26 posts in this topic

Read up on the FFL/FFU instructions. Then you will need to use your imagination to look at this a bit differently. There are other ways to write queue algorithms (I've mentioned ring buffers many times if you search the forum) but the basic FFL/FFU instructions work just fine as long as the queue lengths are not excessively long and you can live with simple (not UDT) objects in the queue. Each table will have 3 possible states, which you can represent in 2 bits. Those states are "idle", "queued", and "running". Initially all tables start out as idled (set this using the first scan bit). Second step. Go through each table. If it is in the "idle" state, then put it in "queued" and load the table number into the queue with an FFL instruction. Third step. If there are less than 4 tables running, pop the last entry off the queue (FFU), and change it from "queued" to "running". Increment the number of tables running. Fourth step. For each table that is "running", do what it is supposed to do. If the table is done running, then change the state back to "idle" and decrement the number of tables running. What this does is that every table that is ready to spray (idle) will get scheduled into a FIFO (first come, first served) queue. The next step runs the scheduler to start tables running. The next step actually runs the table logic. Here is where the code you've been writing all along goes. When this code is done doing what it is supposed to do, it kicks the table back to the scheduler to be called again at a later time. You can of course put startup state conditions in at the "idle->queue" code, or you could simplify by eliminating idle and leaving only two states (running or queued).
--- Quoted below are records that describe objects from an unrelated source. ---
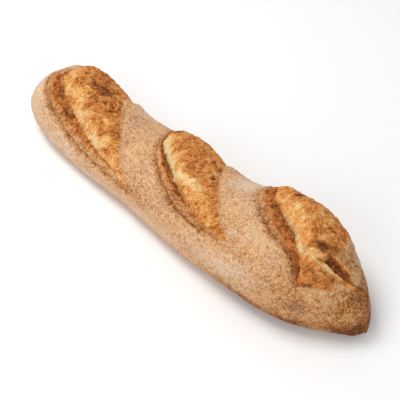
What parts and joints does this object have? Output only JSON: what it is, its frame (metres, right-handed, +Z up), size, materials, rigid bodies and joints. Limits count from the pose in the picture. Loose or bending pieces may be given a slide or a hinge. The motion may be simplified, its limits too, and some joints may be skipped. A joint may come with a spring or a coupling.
{
  "type": "baguette",
  "caption": "Rustic baguette with a blunt far end, a drawn-out near end and diagonal scores torn open along its top, resting on a flat base.",
  "frame": {"origin": "middle of the bottom of the loaf's bounding box, on the surface it rests on", "axes": "+X along the loaf towards its pointed end, +Z up, -Y towards the side on which the scores run down lowest"},
  "size_m": [0.346, 0.0902, 0.0695],
  "materials": {
    "crust": "matte baked crust, lightly floured"
  },
  "bodies": {
    "root": {"loaf": "crust"}
  },
  "joints": []
}
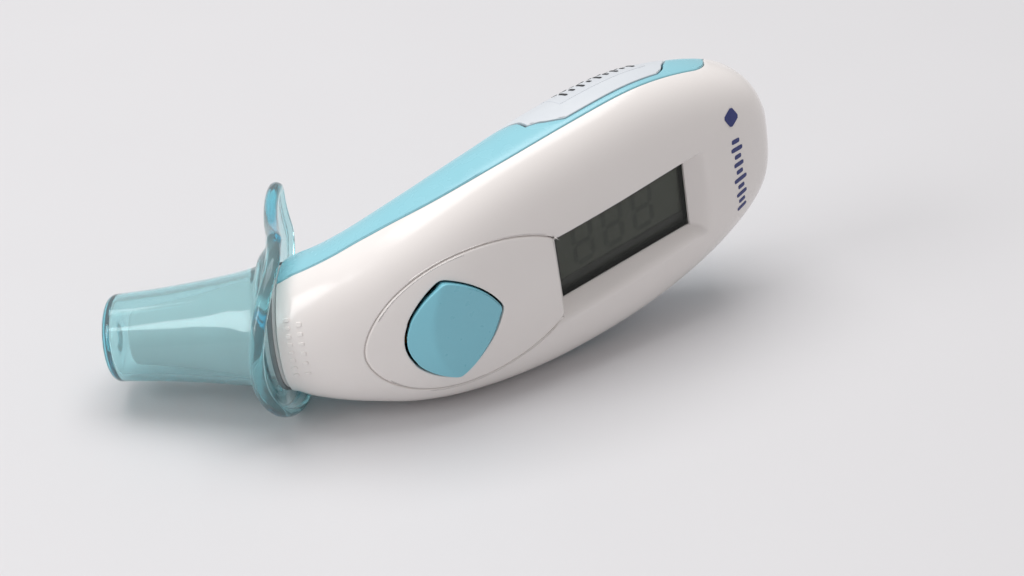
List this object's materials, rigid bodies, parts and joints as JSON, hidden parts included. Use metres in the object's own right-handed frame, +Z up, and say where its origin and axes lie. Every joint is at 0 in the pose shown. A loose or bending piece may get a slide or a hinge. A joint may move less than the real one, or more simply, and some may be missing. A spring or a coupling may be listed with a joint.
{
  "type": "ear thermometer",
  "caption": "Handheld infrared ear thermometer with a curved two-colour body, a display window, a thumb button and a clear slip-on probe cap with a tab.",
  "frame": {"origin": "on the surface the thermometer lies on, under the middle of its bounding box", "axes": "+X along the body towards the tail, -Y is the side the display faces, +Z up from the surface it lies on"},
  "size_m": [0.1136, 0.0498, 0.0463],
  "materials": {
    "front_shell": "gloss",
    "back_shell": "gloss",
    "button_panel": "gloss",
    "display_bezel": "gloss",
    "display_lens": "clear",
    "lens_gasket": "matte",
    "lcd_glass": "clear",
    "lcd_frame": "matte",
    "zebra_strips": "matte",
    "circuit_board": "satin",
    "switch_body": "matte",
    "microcontroller": "matte",
    "chip_parts": "matte",
    "crystal": "brushed",
    "buzzer": "matte",
    "probe_nose": "gloss",
    "probe_window": "clear",
    "tip_ring": "polished",
    "seal_ring": "matte",
    "waveguide": "polished",
    "sensor_holder": "satin",
    "sensor_can": "satin",
    "sensor_leads": "satin",
    "sensor_board": "satin",
    "sensor_ribbon": "satin",
    "battery_tray": "matte",
    "contact_plates": "satin",
    "contact_springs": "satin",
    "cell_a": "satin",
    "cell_b": "satin",
    "screw_posts": "matte",
    "shell_screws": "satin",
    "button": "satin gloss",
    "switch_plunger": "matte",
    "probe_cap": "clear gloss",
    "battery_door": "satin",
    "door_label": "satin",
    "door_screw": "satin"
  },
  "bodies": {
    "housing": {"front_shell": "front_shell", "back_shell": "back_shell", "button_panel": "button_panel", "display_bezel": "display_bezel", "display_lens": "display_lens", "lens_gasket": "lens_gasket", "lcd_glass": "lcd_glass", "lcd_frame": "lcd_frame", "zebra_strips": "zebra_strips", "circuit_board": "circuit_board", "switch_body": "switch_body", "microcontroller": "microcontroller", "chip_parts": "chip_parts", "crystal": "crystal", "buzzer": "buzzer", "probe_nose": "probe_nose", "probe_window": "probe_window", "tip_ring": "tip_ring", "seal_ring": "seal_ring", "waveguide": "waveguide", "sensor_holder": "sensor_holder", "sensor_can": "sensor_can", "sensor_leads": "sensor_leads", "sensor_board": "sensor_board", "sensor_ribbon": "sensor_ribbon", "battery_tray": "battery_tray", "contact_plates": "contact_plates", "contact_springs": "contact_springs", "cell_a": "cell_a", "cell_b": "cell_b", "screw_posts": "screw_posts", "shell_screws": "shell_screws"},
    "button": {"button": "button"},
    "switch_plunger": {"switch_plunger": "switch_plunger"},
    "probe_cap": {"probe_cap": "probe_cap"},
    "battery_door": {"battery_door": "battery_door", "door_label": "door_label", "door_screw": "door_screw"}
  },
  "joints": [
    {"name": "button_press", "type": "slide", "parent": "housing", "child": "button", "axis": [0.005, 0.9996, -0.0292], "range_m": [0, 0.0004], "stiffness_N_per_m": 2000},
    {"name": "plunger_press", "type": "slide", "parent": "housing", "child": "switch_plunger", "axis": [0.005, 0.9996, -0.0292], "range_m": [0, 0.0004]},
    {"name": "cap_slide", "type": "slide", "parent": "housing", "child": "probe_cap", "axis": [-0.7516, 0.6425, -0.1492], "range_m": [0, 0.035]},
    {"name": "door_lift", "type": "slide", "parent": "housing", "child": "battery_door", "axis": [0.1336, 0.991, -0.0068], "range_m": [0, 0.02]}
  ],
  "couplings": [
    {"joint": "plunger_press", "follows": "button_press", "ratio": 1}
  ]
}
It all depends on how aggressive you like your code to be. Keep in mind that in this form, the simplest way to do things in the queue/unqueue part of the logic is to make heavy use indirect addressing. This is also generally true of what you are trying to do in general. For instance represent the states for each table as a word or DINT of bits. If B3:10.X (in RS-Logix 5 or 500 parlance) is "idle", or idle_state.X (in Logix 5000 parlance), then when you get an integer out of the queue, you can set the bit with OTL B3:10.[X] or OTL idle_state.[X], depending on the processor in use.